──────── Data

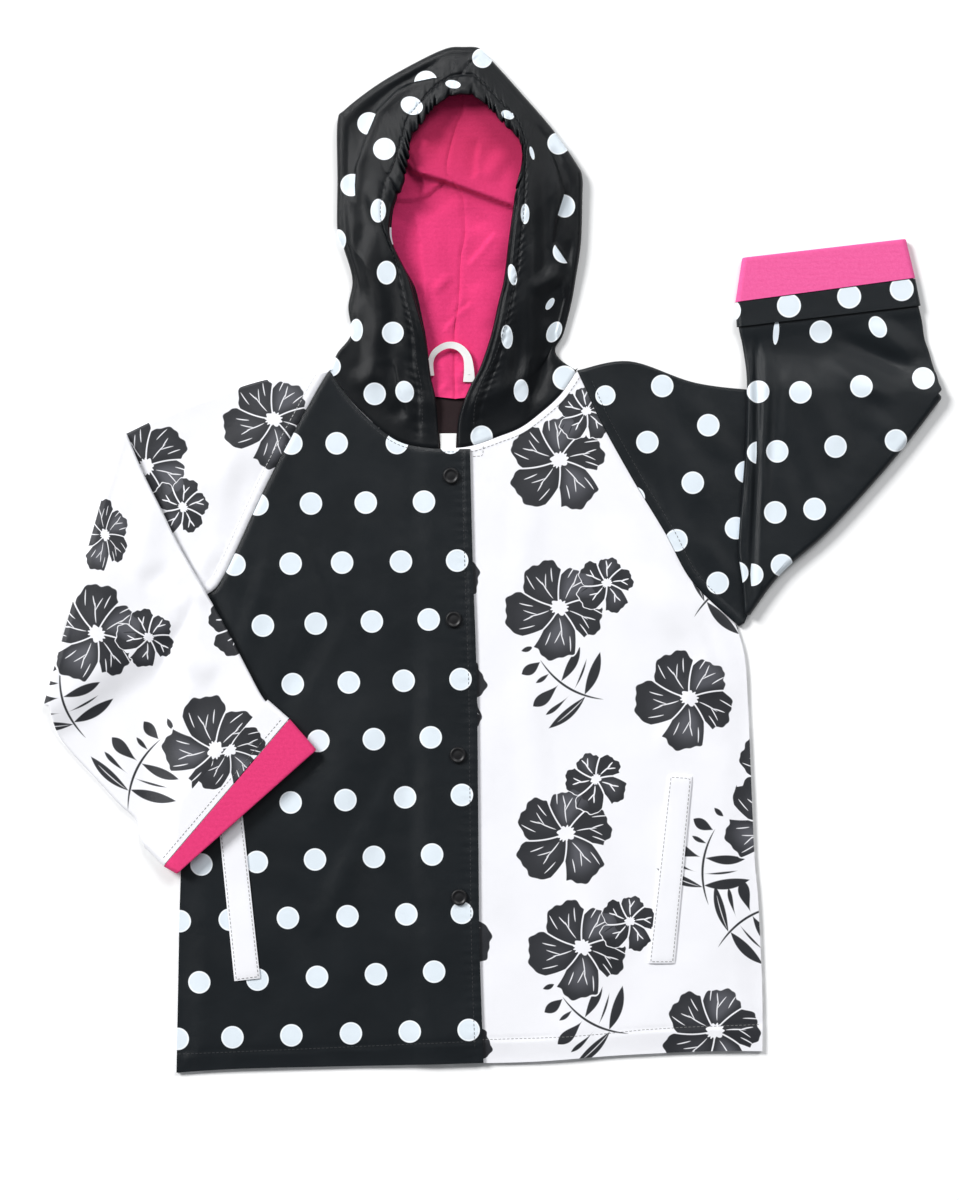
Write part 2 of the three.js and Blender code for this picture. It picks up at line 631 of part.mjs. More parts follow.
function hoodHalf(side) {
  const cut = HOOD_SIDES[side];
  const left = side === 'left';
  const { face: faceEnd, corner } = HOOD_ON_NECK[side];
  const topLine = seamLine(left ? NECK_DOTTED : NECK_FLORAL, HOOD_COLUMNS, faceEnd, corner);
  const underLine = seamLine(NECK_BACK, UNDER_COLUMNS, corner, 0.5);
  underLine[0] = topLine[topLine.length - 1].clone();
  underLine[underLine.length - 1].x += cut.turn * SEAM / 2;
  const { away, edgePoints, rimPoints, spinePoints } = hoodEdges(cut, topLine, underLine);
  const neckLift = left ? dottedLift : frontLift;
  const top = unevenPatch(rimPoints, edgePoints, topLine, HOOD_ROWS, HOOD_COLUMNS);
  const under = unevenPatch(edgePoints, spinePoints, underLine, HOOD_ROWS, UNDER_COLUMNS);
  const topHeight = (i, u, plan) => {
    const neck = neckLift(plan.x, plan.y) + WALL;
    const atCorner = smooth((u - CORNER_FROM) / (1 - CORNER_FROM));
    return hoodTop(u, HOOD_ROWS[i], mix(neck, SLEEVE_DEPTH, atCorner));
  };
  const face = (inset) => HOOD_ROWS.map((share, i) => {
    const radius = hoodHeight(share, 'edge') / 2;
    const topRow = HOOD_COLUMNS.map((u, j) => {
      const plan = top[i][j];
      return new THREE.Vector3(plan.x, plan.y, topHeight(i, u, plan) - inset);
    });
    const edgeRow = HALF_TURN_STOPS.map((turn) => {
      const round = radius - inset;
      const plan = edgePoints[i].clone().addScaledVector(away[i], round * Math.sin(Math.PI * turn));
      return new THREE.Vector3(plan.x, plan.y, radius + round * Math.cos(Math.PI * turn));
    });
    const underRow = UNDER_COLUMNS.map((_, j) => new THREE.Vector3(under[i][j].x, under[i][j].y, inset));
    return [...topRow, ...edgeRow, ...underRow];
  });
  const facingRows = HOOD_ROWS.map((share, i) => {
    const roll = left ? Math.exp(-(((share - FACING_ROLL.centre) / FACING_ROLL.spread) ** 2)) : 0;
    const way = edgePoints[i].clone().sub(rimPoints[i]);
    const wide = way.length();
    return [-FACING_ROLL.width * roll / wide, ...FACING_COLUMNS].map((u) => {
      const plan = rimPoints[i].clone().addScaledVector(way, u);
      const height = topHeight(i, Math.max(0, u), plan) - WALL - 2 * LAYER_GAP - TRIM;
      return new THREE.Vector3(plan.x, plan.y, u < 0 ? height - FACING_ROLL.drop * roll : height);
    });
  });
  return { mesh: wall(`hood_${side}`, MATERIALS.black, face(0), face(WALL)), facingRows };
}

function hood() {
  const left = hoodHalf('left');
  const right = hoodHalf('right');
  const strip = [
    ...left.facingRows.slice(FACING_FIRST_ROW),
    ...right.facingRows.slice(FACING_FIRST_ROW, -1).reverse(),
  ];
  const raised = strip.map((row) => row.map((point) => point.clone().add(new THREE.Vector3(0, 0, TRIM))));
  return [left.mesh, right.mesh, wall('hood_facing', MATERIALS.black, raised, strip)];
}

// Lining lies on the inside of the hood's back
const liningLift = (x, y) => WALL + SEAM + ridges(LINING_FOLDS, x, y);

function hoodLining() {
  const stops = shares(LINING_ROWS);
  return Object.entries(HOOD_SIDES).map(([side, { turn, lining }]) => {
    const seam = pointsOn(LINING_SEAM.map((point) => nudged(point, turn * SEAM / 2)), stops);
    const edge = pointsOn(lining, stops);
    const grid = edge.map((point, i) => shares(LINING_COLUMNS).map((u) => point.clone().lerp(seam[i], u)));
    return panel(`hood_lining_${side}`, MATERIALS.pink, grid, liningLift);
  });
}

// Trim
function quadGrid({ top, bottom }, rows, columns) {
  return shares(rows).map((v) => shares(columns).map((u) => {
    const low = vector(bottom[0]).lerp(vector(bottom[1]), u);
    return low.lerp(vector(top[0]).lerp(vector(top[1]), u), v);
  }));
}

function trim() {
  const onBack = () => WALL + SEAM;
  const onDotted = (x, y) => dottedLift(x, y) + WALL + SEAM;
  const onFloral = (x, y) => frontLift(x, y) + WALL + SEAM;
  const onLining = (x, y) => liningLift(x, y) + WALL + LAYER_GAP;
  const welt = (name) => quadGrid(WELTS[name], WELT_ROWS, WELT_COLUMNS);
  const label = (name) => quadGrid(LABELS[name], 1, 2);
  const loopMiddle = pointsOn(HANG_LOOP.line, shares(LOOP_ROWS));
  const loopCurve = curveOf(HANG_LOOP.line);
  const loop = loopMiddle.map((point, i) => {
    const along = loopCurve.getTangentAt(i / LOOP_ROWS);
    const sideways = new THREE.Vector2(-along.y, along.x);
    return [-0.5, 0, 0.5].map((share) => point.clone().addScaledVector(sideways, share * HANG_LOOP.width));
  });
  return [
    panel('welt_left', MATERIALS.white, welt('welt_left'), onDotted, TRIM),
    panel('welt_right', MATERIALS.white, welt('welt_right'), onFloral, TRIM),
    panel('neck_label', MATERIALS.label, label('neck_label'), onBack, TRIM),
    panel('size_label', MATERIALS.tape, label('size_label'), onBack, TRIM),
    panel('hang_loop', MATERIALS.tape, loop, onLining, TRIM),
  ];
}

function snapCaps() {
  const profile = SNAP_PROFILE.map(({ out, up }) => vector([out * SNAP.radius, up * SNAP.height]));
  return SNAPS.map(([x, y], i) => {
    const mesh = new THREE.Mesh(new THREE.LatheGeometry(profile, SNAP_SIDES), MATERIALS.snap);
    mesh.name = `snap_cap_${i + 1}`;
    mesh.rotation.x = Math.PI / 2;
    mesh.position.set(x, y, dottedLift(x, y) + WALL + SEAM);
    return mesh;
  });
}

const raincoat = new THREE.Group();
raincoat.add(
  ...body(),
  ...sleeve('floral', SLEEVE_FLORAL, RAGLAN_LEFT, FLORAL_FOREARM_FOLDS),
  ...sleeve('dotted', SLEEVE_DOTTED, RAGLAN_RIGHT, DOTTED_FOREARM_FOLDS),
  ...hood(),
  ...hoodLining(),
  ...trim(),
  ...snapCaps(),
);

export default raincoat;
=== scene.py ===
import math

import bpy
import numpy as np
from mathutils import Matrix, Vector
from mathutils.bvhtree import BVHTree


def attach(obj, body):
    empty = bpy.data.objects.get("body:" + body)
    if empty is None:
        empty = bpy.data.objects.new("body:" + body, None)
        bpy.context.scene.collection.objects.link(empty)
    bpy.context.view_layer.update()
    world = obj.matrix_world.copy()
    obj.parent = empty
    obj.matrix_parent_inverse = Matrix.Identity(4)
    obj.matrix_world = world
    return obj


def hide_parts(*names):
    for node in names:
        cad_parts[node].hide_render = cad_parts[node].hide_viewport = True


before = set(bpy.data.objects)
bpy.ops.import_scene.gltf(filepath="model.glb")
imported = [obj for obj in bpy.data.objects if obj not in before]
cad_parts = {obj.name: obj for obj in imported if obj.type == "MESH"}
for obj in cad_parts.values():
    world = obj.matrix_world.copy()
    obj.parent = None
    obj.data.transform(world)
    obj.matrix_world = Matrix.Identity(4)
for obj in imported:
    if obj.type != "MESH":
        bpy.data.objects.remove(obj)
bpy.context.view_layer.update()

# Lengths are in millimetres until a mesh is made.
MM = 0.001

# Cloth and layers, as in the solids
WALL = 1.2
SEAM = 0.35
LAYER_GAP = 0.4
SLEEVE_DEPTH = 4.2
CUFF_WRAP = WALL + LAYER_GAP
FOLD_RADIUS = 0.4
LAP = WALL + LAYER_GAP
SEAM_LIFT = WALL + SEAM
FRONT_LIFT = SLEEVE_DEPTH - WALL
EDGE_RUN = 22
OVER_SLEEVE = SLEEVE_DEPTH + 2 * FOLD_RADIUS
OVER_BODY = 6.3
DROP_RUN = 30

# Thickness of the thin walls that stand for the cloth
SHELL = {"panel": 0.9, "facing": 0.8, "lining": 0.8, "welt": 1.1, "label": 0.5, "tape": 0.7}

# Spacing of the points of a surface, and how long or wide the surfaces are
STEP = 2.4
SIDE_SEAM = 356
RAGLAN_SEAM = 190
SLEEVE_WIDTH = 195
PANEL_WIDTHS = {"front_dotted": 227, "front_floral": 235, "back": 430}
LINING_STEP = 1.6
LINING_SIZE = (240, 60)

# Angles over which a mesh is shaded sharp
SHARP = {"shell": 60, "tube": 75, "hood": 80, "cap": 50, "thread": 180}

# Seam lines and edges in plan
SHOULDER_LEFT = (-121, 140)
SHOULDER_RIGHT = (62, 140)
UNDERARM_LEFT = (-211, -25)
UNDERARM_RIGHT = (179, -47)
HEM_LEFT = (-234, -379)
HEM_RIGHT = (199, -363)
PLACKET_HEM = (-7, -371.5)
PLACKET_NECK = (-17, 82)
UNDERLAP_HEM = (-33, -372)
UNDERLAP_NECK = (-39, 82)
BACK_NECK = (-28, 118)
SIDE_LEFT = [HEM_LEFT, (-233, -326), (-231, -237), (-226, -141), (-218, -67), UNDERARM_LEFT]
SIDE_RIGHT = [HEM_RIGHT, (199, -318), (196, -252), (193, -215), (189, -118), (186, -72), UNDERARM_RIGHT]
RAGLAN_LEFT = [UNDERARM_LEFT, (-199, -12), (-166, 58), (-134, 118), SHOULDER_LEFT]
RAGLAN_RIGHT = [UNDERARM_RIGHT, (147, -16), (127, 20), (104, 58), (80, 101), (69, 125), SHOULDER_RIGHT]
NECK_DOTTED = [
    SHOULDER_LEFT, (-108, 121), (-95, 107), (-79, 93), (-66, 86), (-51, 83), (-38, 82), PLACKET_NECK,
]
NECK_FLORAL = [UNDERLAP_NECK, (-17, 84), (4, 91), (21, 98), (37, 110), (49, 121), (57, 132), SHOULDER_RIGHT]
NECK_BACK = [SHOULDER_LEFT, (-110, 132), (-76, 122), BACK_NECK, (20, 122), (50, 131), SHOULDER_RIGHT]
PLACKET = [PLACKET_HEM, (-10, -281), (-11, -178), (-12, -89), (-15, 0), PLACKET_NECK]
UNDERLAP = [UNDERLAP_HEM, (-36, -178), UNDERLAP_NECK]
HEM_DOTTED = [HEM_LEFT, (-187, -376), (-121, -374.5), (-54, -373), PLACKET_HEM]
HEM_FLORAL = [UNDERLAP_HEM, (27, -371), (95, -366), (162, -363), HEM_RIGHT]
HEM_BACK = [*HEM_DOTTED[:4], *HEM_FLORAL[1:]]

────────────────

Pull every line containing the word "update" out of the material.

    bpy.context.view_layer.update()
bpy.context.view_layer.update()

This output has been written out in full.